What it really means is that you need something at stake for the character.
Take a very light example, Sex & the City, the movie. Just because I watched it last week and it's fresh.
What's at stake? Well, nobody dies. Mostly, love and friendship is put to the test. Without that at stake, without that little desperation behind the glamour, the movie is only the pretty outfits and the nice locations.
But Carrie Bradshaw is certainly going to want to kick the ass of the writer of the movie about halfway through.
When I write, I usually know what's called the Dark Moment. Which doesn't have to be a tragedy--it's the point in the story where it's clear that going back to the safe place is never going to happen.
Arrogantcur
04-11-2009, 03:26 PM
This is what finally drove me from X-Men in the '80s. Claremont had torn every character to shreds physically and/or psychologically (usually both) at least once, and most of them were on their 3rd or 4th trip through the wood-chipper. At some point, it stops being "character development" and starts being torture porn. Not every story has to be about someone getting "pushed to the edge".

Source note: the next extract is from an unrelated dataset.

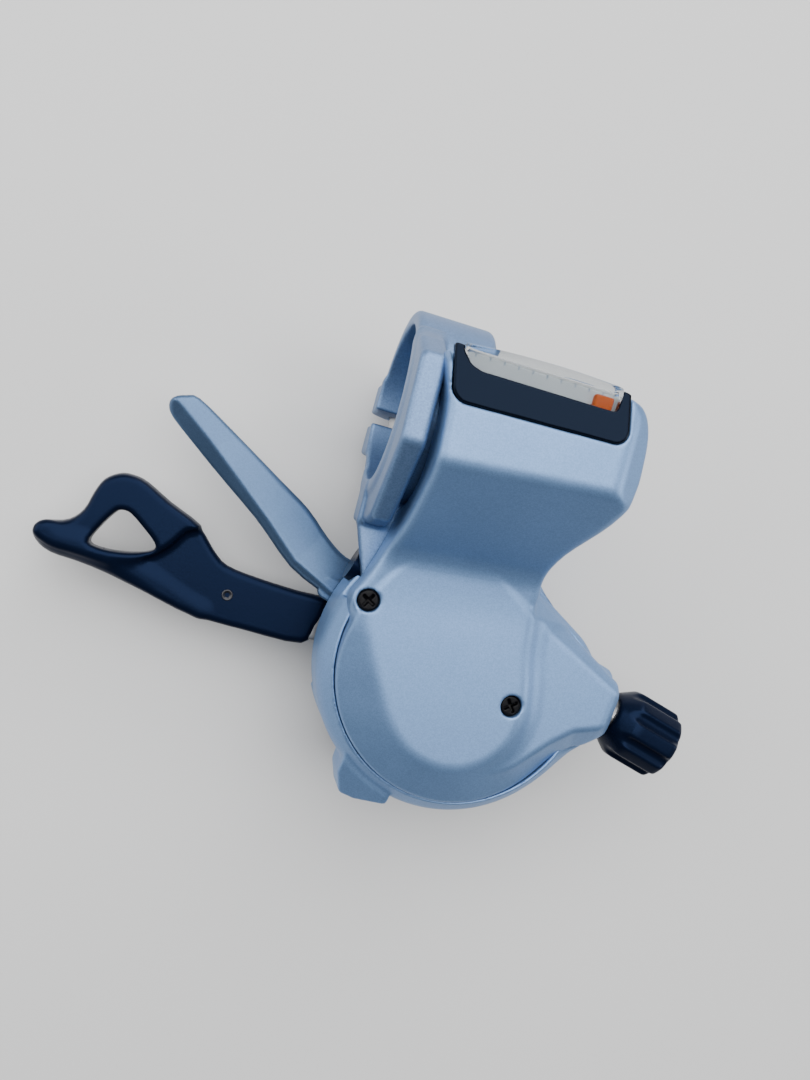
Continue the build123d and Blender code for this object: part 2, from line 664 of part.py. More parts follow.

When I got to the part of the original post where I said there's only so much a human being can take, I actually was thinking about the X-Men. Storm and Cyclops were tortured by Stryker, everybody on the team except for Cyke and Kitty was tortured by Sauron, Magneto kept them all locked in place for I think weeks being fed and tended to by a robot with the specific intent of driving them all mad, there was whatever the Brood did to them (which I'm certain was very bad), there was Rogue almost going insane after her fight with Danvers, there was Wolvie getting crucified, on and on and on.
When a bitter Havok said that he was giving up for good in issue #251 because he'd made a lot of sacrifices, had the scars to prove it, and things weren't any better than they had been when he started...well, part of that was Psylocke telepathically pushing him in that direction for her own reasons, but it made sense. All of those guys had earned time off to recover. I'd say that if they were real people, they would need time off to recover. Otherwise they'd all crack under the continued strain.